VANCOUVER — A number of reports were issued Thursday about Vancouver's red-hot real estate market. Here are some of the key findings from those reports:
— Airbnb says the average host in Vancouver makes an income of about $6,500 annually by occasionally renting out space in their home and uses at least half of what is made to pay for their rent or mortgage, or to cover the cost of household items like groceries.
Early data around foreign real estate transactions in #BC is now available, https://t.co/wRr0oe96Es pic.twitter.com/IBLlUdE1CY
— BC Government News (@BCGovNews) July 7, 2016
— The provincial government says just over three per cent of sales between June 10 and June 29 involved foreign buyers, mostly from China. Forty-seven of those transactions occurred within the city of Vancouver while 260 involved properties around Metro Vancouver.
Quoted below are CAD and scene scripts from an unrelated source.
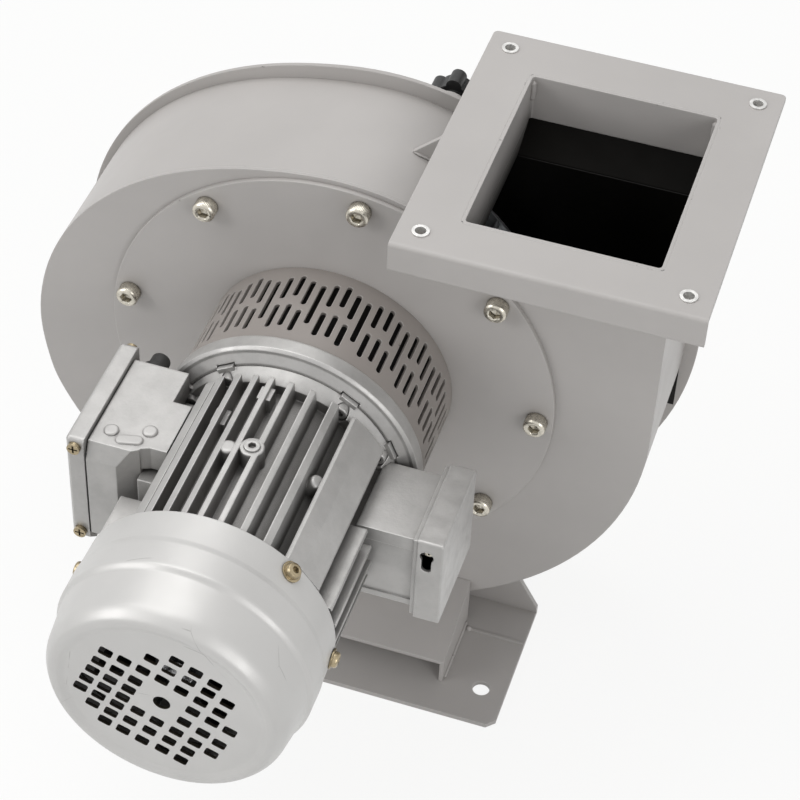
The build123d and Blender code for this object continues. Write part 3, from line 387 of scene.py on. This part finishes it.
def moulded(name, look):
    material, tree, shader = startMaterial(name)
    colour = mottledTone(tree, noiseOf(tree, 90.0, 4.0), look, 0.8, 1.25)
    # painted highlight along the edges, partly also wear
    litAndWornEdges = times(tree, edgeMask(tree, 0.0008), 0.35)
    tree.links.new(mixColour(tree, litAndWornEdges, colour, rgba(look["edgeColour"])), shader.inputs["Base Color"])
    unevenRoughness(tree, shader, look, noiseOf(tree, 250.0, 3.0), 0.06, 0.08)
    bumpOf(tree, shader, [(noiseOf(tree, 1100.0, 2.0), look["grain"])], look["bevel"])
    return material


# in each look, the corner darkening is painted shade, the edge lightening a painted highlight, partly also
# wear, and the inside colour the painted shade of inner faces
casingLook = {
    "colour": (0.452, 0.43, 0.413), "mottleScale": 9.0, "edgeWidth": 0.0009, "edgeHighlight": 0.4,
    "insideShadeColour": (0.012, 0.0105, 0.009), "specular": 0.45,
    "edgeColour": (0.72, 0.7, 0.67), "cornerShade": 0.35, "cornerShadeColour": (0.16, 0.145, 0.13),
    "chipScale": 130.0, "chipFrom": 0.665, "chipWidth": 0.0025, "chipColour": (0.05, 0.045, 0.04),
    "roughness": 0.46, "metallic": 0.0, "coat": 0.12, "peel": 0.00003, "wave": 0.0004, "bevel": 0.0009,
}
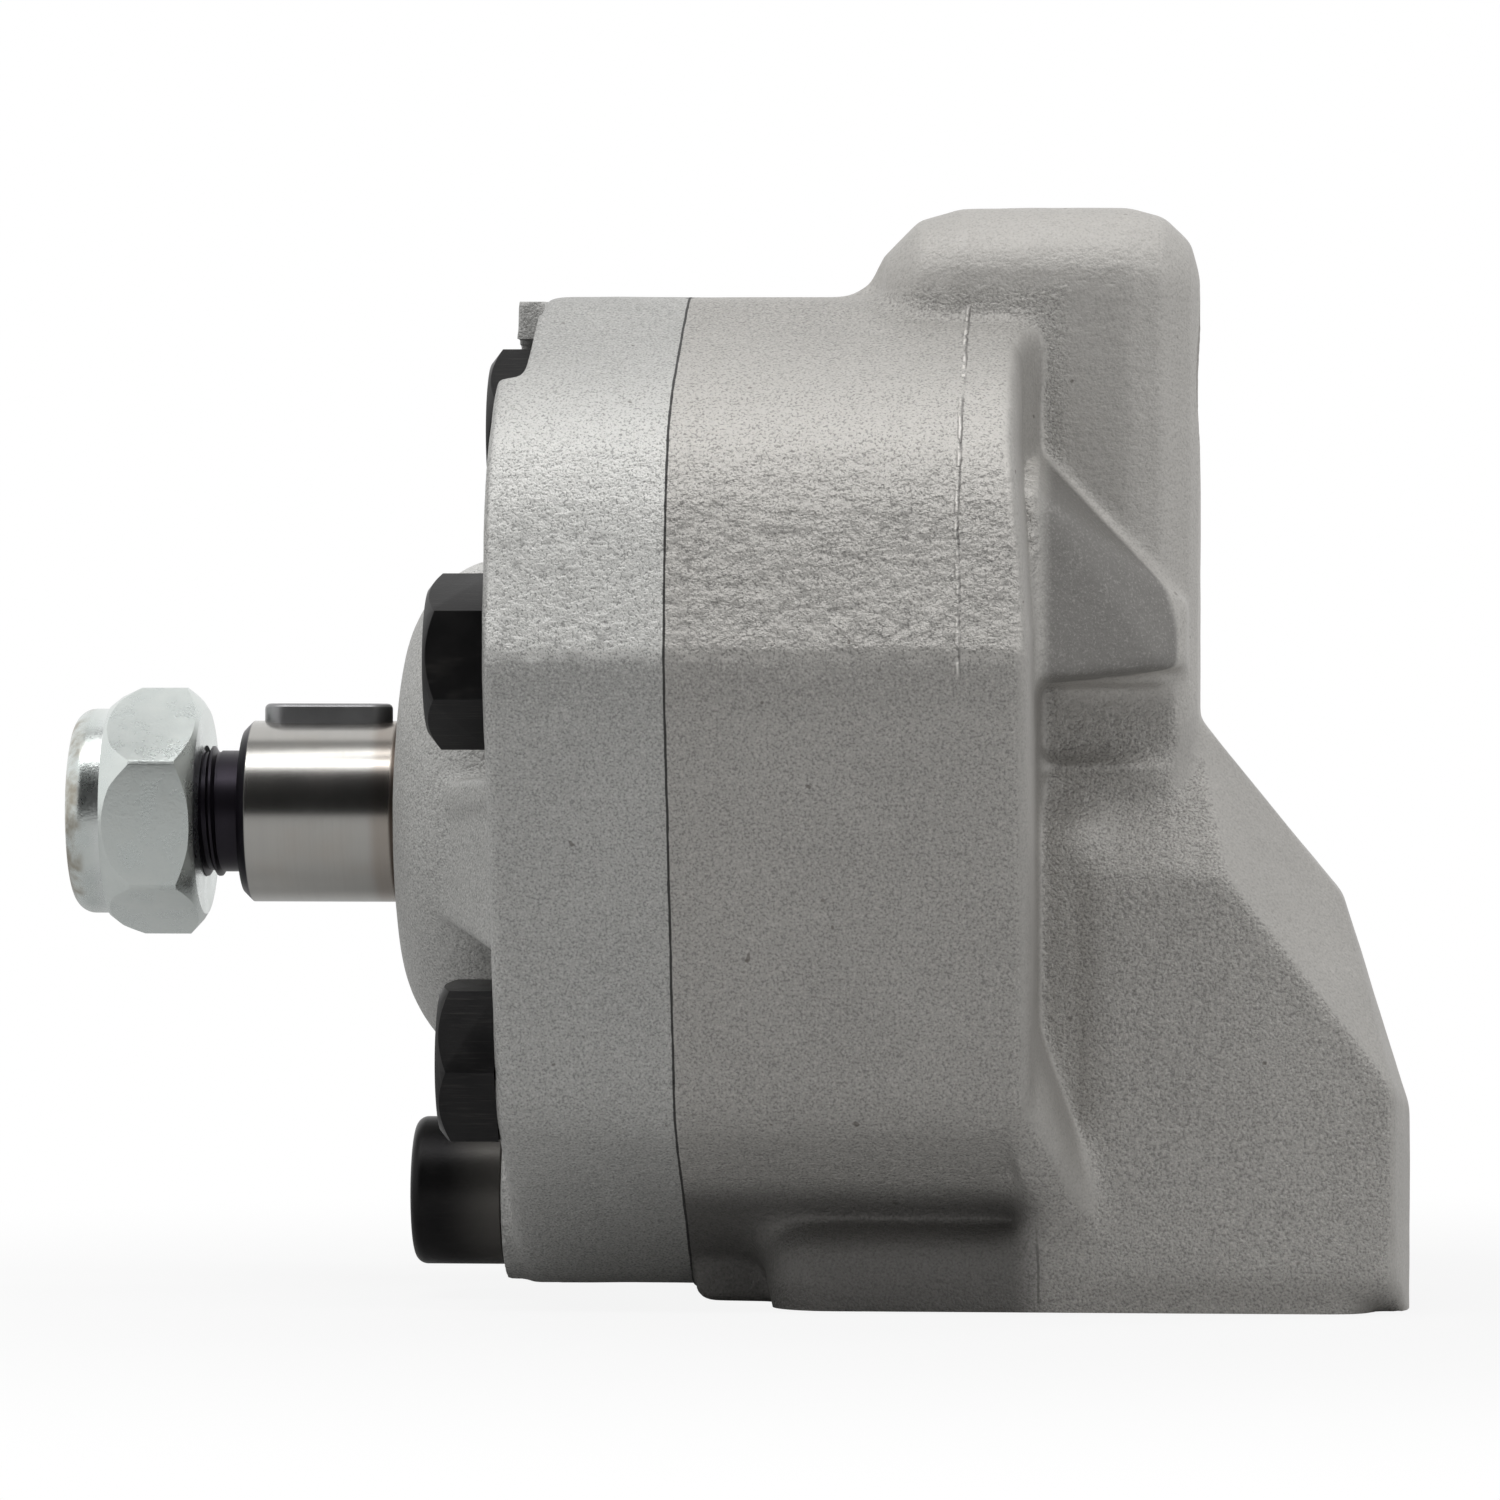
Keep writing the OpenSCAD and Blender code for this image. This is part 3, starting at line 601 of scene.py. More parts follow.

— Sotheby's International Realty Canada says in the first half of this year, there was a 100-per-cent increase in the sale of homes that cost more than $4 million in Vancouver, as 439 properties in that price range changed hands.
— Canada's largest credit union warned that young workers who have long since abandoned hope of owning a home in the Vancouver area are now being priced out of the city's rental market. Vancity says only the Marpole and East Hastings neighbourhoods remain affordable for the average worker under 40, earning less than $40,000.